Expression of Slc6a4 mRNA across the rostrocaudal extent of the dorsal raphe nucleus. (a) Photomicrographs illustrating Slc6a4 (solute carrier family 6, member 4; 5-Htt) mRNA expression in Tph2^+/+ mice (left), Tph2^+/− mice (middle) and Tph2^−/− mice (right) at −4.364 mm bregma. (b–e) Mean expression of Slc6a4 mRNA across the rostrocaudal extent of (b) the entire dorsal raphe nucleus (DR) and (c) MnR, (d) rDRD and (e) cDRD as well as (f) rDRV and (g) cDRV of Tph2^+/+, Tph2^+/− and Tph2^−/− mice (n=6–8 per genotype). DR, dorsal raphe nucleus; DRD, dorsal raphe nucleus, dorsal part; DRV, dorsal raphe nucleus, ventral part; MnR, median raphe nucleus. n=6–8/genotype; *P<0.01. Scale bar, 200 μm (a).

Figure 5

5-HT deficiency induces hyperlocomotion and escape behaviors in different contexts. Locomotor activity of Tph2^+/+, Tph2^+/− and Tph2^−/− mice was measured over 30 min in the home cage (n=10–11/genotype) and in the open field (n=11/genotype) (a) as well as in a two-trial social interaction test (b) (n=7/genotype). Escape responses were detected as wall jumps in the open field (c). Further anxiety-like measures (n=11/genotype) included mean open-field center time (d) as well as latency to enter (e) and time in the light compartment of the light–dark box (f).

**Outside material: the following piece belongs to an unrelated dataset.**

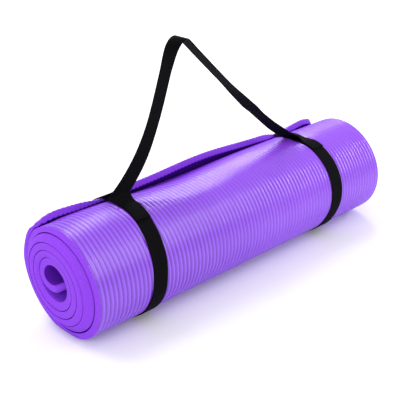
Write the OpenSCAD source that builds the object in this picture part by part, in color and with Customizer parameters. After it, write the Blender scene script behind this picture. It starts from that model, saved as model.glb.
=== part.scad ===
// Thick foam exercise mat, rolled up and held by a webbing strap.
// Millimetres. X runs along the roll, Z is up, and the origin is on the floor
// under the middle of the roll. The strap is one length of webbing sewn into
// a loop at each end; the free run between the loops is the carry handle.

/* [Mat] */
// Width of the mat, which is the length of the roll
roll_length = 610; // [540:5:660]
// Radius of the outermost layer where the mat ends
roll_radius = 87.5; // [86:0.5:92]
// Distance from one layer of the roll to the next
layer_pitch = 10.8; // [9.6:0.1:11.6]
// Air left between two layers
layer_gap = 0.4; // [0.2:0.1:0.8]
// Number of turns in the roll
turns = 5.33; // [3.5:0.01:5.33]
// How far the roll is out of round, along its tilted long axis
ovality = 4; // [0:0.5:5]
// Height of the middle of the roll over the floor
roll_height = 80.4; // [80:0.2:82]
// Length of the flat the roll rests on, between the two loops
foot_length = 190; // [100:10:190]

/* [Strap] */
// Width of the webbing
web_width = 25.4; // [20:0.2:30]
// Thickness of the webbing
web_thick = 1.8; // [1.2:0.1:1.8]
// Distance from the front loop to the middle of the roll
front_loop_x = 196; // [180:1:200]
// Distance from the rear loop to the middle of the roll
rear_loop_x = 187; // [180:1:200]
// Length of the sewn lap that closes a loop, measured round the roll
lap_angle = 30; // [22:1:36]

/* [Handle] */
// Height of the top of the handle
handle_top_z = 372; // [340:4:400]
// Where the top of the handle stands along the roll
handle_top_x = -77; // [-97:2:-57]
// Height at which the handle drapes
drape_z = 252; // [245:1:260]
// Turn of the rear leg about its own length under the top
rear_twist = 76; // [60:2:80]

/* [Hidden] */

edge_angle = 420;               // the mat's outer cut edge, measured on past one turn
tail_angle = edge_angle - 360 * turns;
long_axis = 38;                 // tilt of the out-of-round section
core_shift = [6.4, -1.1];       // the core sits a little to the back of the middle
wrap_start = 88;                // where the straight run from the flap meets the roll
clear = 0.35;                   // air under the webbing
tunnel = web_thick + 0.6;       // room for the loops under the roll
swing_z = roll_height + roll_radius + 2.2;
swing_y = 8;                    // the swing line passes over the middle of the roll's weight
thread = 0.5;
foam = [0.56, 0.30, 0.93];
webbing = [0.05, 0.05, 0.06];

// ---- the roll's cross-section ------------------------------------------
// Point of the outer surface at a winding angle, moved out by d
function wound(a, d = 0) =
    let (r = roll_radius - layer_pitch * (edge_angle - a) / 360,
         s = 1 + ovality / roll_radius * cos(2 * (a - long_axis)),
         u = (edge_angle - a) / 1920)
    [core_shift[0] * u + (r * s + d) * cos(a),
     roll_height + core_shift[1] * u + (r * s + d) * sin(a)];

function on_floor(p, z) = [p[0], max(p[1], z)];

// Turn a section drawn in Y and Z into a solid running along X
module along_x(x0, x1) {
    translate([x0, 0, 0]) rotate([90, 0, 90]) linear_extrude(x1 - x0) children();
}

module mat() {
    step = 6;
    n = floor((edge_angle - tail_angle) / step);
    outer = [for (i = [0:n]) on_floor(wound(edge_angle - i * step), tunnel)];
    inner = [for (i = [n:-1:0]) wound(edge_angle - i * step - 360, layer_gap)];
    under = [for (a = [238:2:302]) if (wound(a)[1] < tunnel - 0.05) on_floor(wound(a), 0)];
    last = under[len(under) - 1];
    first = under[0];
    color(foam) union() {
        along_x(-roll_length / 2, roll_length / 2) polygon(concat(outer, inner));
        along_x(-foot_length / 2, foot_length / 2)
            polygon(concat(under, [[last[0], tunnel + 3], [first[0], tunnel + 3]]));
    }
}

// ---- the loops ----------------------------------------------------------
// Point at a given Y on the straight run of a loop, from the roll to the flap
function bridge(y, d) =
    let (a = wound(wrap_start, d), b = wound(edge_angle, d))
    [y, a[1] + (b[1] - a[1]) * (y - a[0]) / (b[0] - a[0])];

// The end of the webbing is lapped over the start of its own loop and sewn
// down, so the first stretch of the loop has two thicknesses.
module loop_section() {
    a0 = wrap_start;
    lap_end = a0 + lap_angle;
    out = clear + web_thick;
    lap_y = swing_y + 2 * web_thick;
    lapped = [for (i = [0:6]) wound(a0 + lap_angle * i / 6, out + web_thick)];
    single = [for (a = [lap_end:(edge_angle - lap_end) / 60:edge_angle + 0.01])
        on_floor(wound(a, out), tunnel - clear - web_thick)];
    difference() {
        polygon(concat([bridge(lap_y, out), bridge(lap_y, out + web_thick)], lapped, single));
        polygon([for (i = [0:66])
            on_floor(wound(a0 + (edge_angle - a0) * i / 66, clear), tunnel - clear)]);
    }
}

// The webbing turns up out of the lap into a short tab that leans the way the
// handle leaves, and the handle carries on from that tab.
module tab(x, foot, lean) {
    low = bridge(swing_y, clear + web_thick);
    spread = web_width / 2 / sin(lean);
    rotate([90, 0, 0]) translate([0, 0, -swing_y - web_thick]) linear_extrude(2 * web_thick)
        polygon([[x - web_width / 2 + 0.5, low[1]], [x + web_width / 2 - 0.5, low[1]],
                 [foot[0] + spread, swing_z - 1.2], [foot[0] - spread, swing_z - 1.2]]);
}

module strap_loop(x, foot, lean) {
    color(webbing) union() {
        along_x(x - web_width / 2, x + web_width / 2) loop_section();
        tab(x, foot, lean);
    }
}

module front_loop() { strap_loop(-front_loop_x, foot_f, lean_f); }
module rear_loop() { strap_loop(rear_loop_x, foot_r, lean_r); }

// ---- the stitching ------------------------------------------------------
// Rows of thread across the lap, standing on the webbing
module lap_stitches(x) {
    rows = 5;
    high = clear + 2 * web_thick + 0.06;
    inset = 2.4;
    color([0.16, 0.16, 0.18]) union() {
        for (i = [0:rows - 1]) {
            a = wrap_start + 11 + (lap_angle - 15) * i / (rows - 1);
            q = wound(a, high);
            translate([x - web_width / 2 + inset, q[0], q[1]]) rotate([a - 90, 0, 0])
                cube([web_width - 2 * inset, 0.9, thread]);
        }
        for (side = [-1, 1]) {
            sx = x + side * (web_width / 2 - inset);
            arc = [for (i = [0:8]) wrap_start + 10 + (lap_angle - 13) * i / 8];
            along_x(sx - 0.45, sx + 0.45)
                polygon(concat([for (a = arc) wound(a, high)],
                               [for (i = [8:-1:0]) wound(arc[i], high + thread)]));
        }
    }
}

module front_lap_stitching() { lap_stitches(-front_loop_x); }
module rear_lap_stitching() { lap_stitches(rear_loop_x); }

// ---- the handle ---------------------------------------------------------
// Both legs follow smooth curves in the plane through the swing line
function curve(p, t) =
    pow(1 - t, 3) * p[0] + 3 * t * pow(1 - t, 2) * p[1]
    + 3 * t * t * (1 - t) * p[2] + pow(t, 3) * p[3];
function slope(p, t) =
    pow(1 - t, 2) * (p[1] - p[0]) + 2 * t * (1 - t) * (p[2] - p[1]) + t * t * (p[3] - p[2]);
function unit(v) = v / norm(v);
function along(dir, len) = len * [cos(dir), 0, sin(dir)];

lean_f = 47;
lean_r = 35;
foot_f = [-front_loop_x + 7, swing_y, swing_z];
foot_r = [rear_loop_x - 35, swing_y, swing_z];
top_f = [handle_top_x - 14, swing_y, handle_top_z - 20];
top_r = [handle_top_x + 21, swing_y, handle_top_z - 20];
front_leg = [foot_f, foot_f + along(lean_f, 65), top_f - along(72, 70), top_f];
rear_leg = [foot_r, foot_r + along(180 - lean_r, 75), top_r + along(-43, 90), top_r];
arch = [top_f, top_f + along(72, 18), top_r + along(138, 20), top_r];

// Parameter at which a leg reaches a height, by repeated halving
function at_height(p, z, lo = 0, hi = 1, n = 24) =
    n == 0 ? (lo + hi) / 2 :
    curve(p, (lo + hi) / 2)[2] < z ? at_height(p, z, (lo + hi) / 2, hi, n - 1)
                                   : at_height(p, z, lo, (lo + hi) / 2, n - 1);

// Four corners of the webbing at one point of its run. turn is how far its
// face is turned about its own length; level 1 cuts the webbing level, and
// level 0 cuts it square.
function corners(c, dir, turn, level) =
    let (d = unit(dir), flat = [d[2], 0, -d[0]],
         face = cos(turn) * [0, 1, 0] + sin(turn) * flat,
         wide = cos(turn) * flat - sin(turn) * [0, 1, 0]
                + (level == 0 ? 0 : level * cos(turn) * d[0] / d[2]) * d)
    [for (k = [[-1, -1], [1, -1], [1, 1], [-1, 1]])
        c + k[0] * web_width / 2 * wide + k[1] * web_thick / 2 * face];

module ribbon(rings) {
    n = len(rings);
    polyhedron(
        points = [for (r = rings) each r],
        faces = concat([[0, 1, 2, 3]],
            [for (i = [0:n - 2]) for (k = [0:3])
                let (a = 4 * i + k, b = 4 * i + (k + 1) % 4) [b, a, a + 4, b + 4]],
            [[4 * n - 1, 4 * n - 2, 4 * n - 3, 4 * n - 4]]),
        convexity = 6);
}

// Ease from 0 to 1 between two values
function ease(v, lo, hi) =
    let (t = max(0, min(1, (v - lo) / (hi - lo)))) t * t * (3 - 2 * t);

hinge_gap = 1.4;

module leg(p) {
    t0 = at_height(p, swing_z + hinge_gap);
    t1 = at_height(p, drape_z - hinge_gap);
    steps = 12;
    color(webbing) ribbon([for (i = [0:steps]) let (t = t0 + (t1 - t0) * i / steps)
        corners(curve(p, t), slope(p, t), 0, 1)]);
}

module front_handle_leg() { leg(front_leg); }
module rear_handle_leg() { leg(rear_leg); }

// The part of the handle above the drape line: up the front leg, over the top
// and down the rear leg, which runs turned nearly edge-on under the top
module handle_top() {
    n = 12;
    f0 = at_height(front_leg, drape_z + hinge_gap);
    r0 = at_height(rear_leg, drape_z + hinge_gap);
    turned = 180 - rear_twist;
    up = [for (i = [0:n]) let (t = f0 + (1 - f0) * i / n, c = curve(front_leg, t))
        corners(c, slope(front_leg, t), 0, 1 - ease(c[2], drape_z + 8, drape_z + 40))];
    over = [for (i = [1:n - 1]) let (t = i / n)
        corners(curve(arch, t), slope(arch, t), turned * ease(t, 0, 0.8), 0)];
    down = [for (i = [0:n]) let (t = 1 - (1 - r0) * i / n, c = curve(rear_leg, t))
        corners(c, -slope(rear_leg, t),
                180 - rear_twist * ease(c[2], drape_z + 10, drape_z + 60),
                1 - ease(c[2], drape_z + 8, drape_z + 40))];
    color(webbing) ribbon(concat(up, over, down));
}

mat();
front_loop();
rear_loop();
front_handle_leg();
rear_handle_leg();
handle_top();
front_lap_stitching();
rear_lap_stitching();
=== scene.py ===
import math

import bmesh
import bpy
import numpy as np
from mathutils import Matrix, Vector


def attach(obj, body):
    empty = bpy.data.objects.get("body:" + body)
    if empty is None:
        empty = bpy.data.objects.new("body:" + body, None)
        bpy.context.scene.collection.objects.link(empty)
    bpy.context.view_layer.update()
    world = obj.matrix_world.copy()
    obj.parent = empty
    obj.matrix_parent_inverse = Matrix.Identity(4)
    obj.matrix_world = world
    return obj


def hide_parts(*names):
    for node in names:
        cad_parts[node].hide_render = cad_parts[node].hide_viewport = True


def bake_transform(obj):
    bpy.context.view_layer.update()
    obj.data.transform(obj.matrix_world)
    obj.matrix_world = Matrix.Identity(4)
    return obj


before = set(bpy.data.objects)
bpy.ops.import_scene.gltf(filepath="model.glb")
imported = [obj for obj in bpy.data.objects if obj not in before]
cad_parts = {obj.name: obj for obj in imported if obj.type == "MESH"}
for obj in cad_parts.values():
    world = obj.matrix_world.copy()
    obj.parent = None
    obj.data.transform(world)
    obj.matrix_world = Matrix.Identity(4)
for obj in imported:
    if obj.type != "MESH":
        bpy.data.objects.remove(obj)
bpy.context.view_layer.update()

# ------------------------------------------------------------------ sizes, mm
HALF_LENGTH = 305.0
ROLL_RADIUS = 87.5
LAYER_PITCH = 10.8
OVALITY = 4.0               # how much longer the roll's half axis is at LONG_AXIS degrees
LONG_AXIS = 38.0
ROLL_HEIGHT = 80.4          # height of the outermost turn's centre
CORE_SHIFT = (6.4, -1.1)    # how far the innermost turn's centre lies from it, in y and z
EDGE = 420.0                # winding angle of the outer cut edge
TAIL = -1530.0              # winding angle of the inner end
TAIL_LIFT = -1430.0         # where the inner end leaves the roll and crosses the hole
CORE_SPAN = 1920.0          # winding angle over which the centre shifts to CORE_SHIFT
LAYER_GAP = 0.25            # air between two turns where they lie close
RIBS = 84
RIB_DEPTH = 2.3
RIB_SHARPNESS = 1.9         # above 1 the grooves are narrower than the crests
CORNER_RADIUS = 40.0        # outer corner of the mat at the front
REAR_CORNER = 62.0          # the outer corner at the rear
INNER_CORNER = 15.0
TAIL_ARC = 0.58             # length of sheet to one degree of winding at the inner end
TAIL_HALF = 5.1             # half the sheet's thickness where it crosses the hole
TAIL_CURVE = ((33.8, 85.0), (35.5, 68.0), (10.0, 60.0), (-8.0, 76.0))
LIFT_FROM = 388.0           # winding angle where the flap starts to leave the layer below
DENT_FROM, DENT_TO = 38.0, 60.0     # winding angles over which the outermost turn begins
OUT_SLIP, BACK_SLIP = 10.6, 5.0     # how far the inner turns have slid out, and back again
FLOOR_GAP = 0.15            # between the floor and the roll
END_RISE = 2.1              # how much higher the roll's ends sit, to leave room for a loop
FLOOR_SOFT = 1.2            # how gently the foam flattens there
WEB_WIDTH = 25.4
WEB_THICK = 1.7
SWING_Y = 8.0               # the handle's plane, which holds its hinge lines
SPLIT_Z = 238.0             # where the handle's webbing is parted into pieces
WEB_CLEAR = 0.12            # between the mat and the webbing
LAP_CLEAR = 0.1             # between a loop and the lap on it
LAP_START = 121             # degrees round the roll, where 90 is its top
STITCHED = (104, 119)       # the part of the lap that is sewn, in the same degrees
STITCH_PITCH = 2.6
STITCH_INSET = 2.2          # from the webbing's edge to the rows along it
WEAVE_ACROSS = 14           # picks of the weave across the webbing
WEAVE_LENGTH = 1.9          # length of a pick along it
THREAD_RADIUS = 0.28
RIB_PITCH = 2 * HALF_LENGTH / RIBS

# How the free edge of the mat stands off the layer below: height, middle and width
# of each wave along the roll. It is held down at the two loops and at the front corner.
FLAP_WAVES = ((6.4, 8, 95), (-5.2, -196, 28), (-7.0, 184, 22), (2.4, 248, 20), (1.3, -272, 22),
              (-3.2, -305, 12))
# Air between the turns: size, first and last winding angle, and how softly it starts.
GAPS = ((1.6, -300, -90, 22), (0.75, -960, -630, 40), (0.75, -1320, -1010, 40),
        (0.6, -1500, -1370, 30), (0.45, -620, -450, 30))


def ease(v, lo, hi):
    """0 up to lo and 1 from hi on, smooth between."""
    t = np.clip((np.asarray(v, float) - lo) / (hi - lo), 0, 1)
    return t * t * (3 - 2 * t)


def bell(v, middle, width):
    """1 at the middle, falling off smoothly to both sides."""
    return np.exp(-((np.asarray(v, float) - middle) / width) ** 2)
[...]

Novelty-suppressed feeding (n=10–11/genotype) included latency to feed (g) as well as total feeding time (h). Social behaviors were evaluated using measures of sociability and preference for social novelty (i). Data are shown as means+s.e.m. ^#P<0.1, *P<0.05 and **P<0.01 compared to respective controls.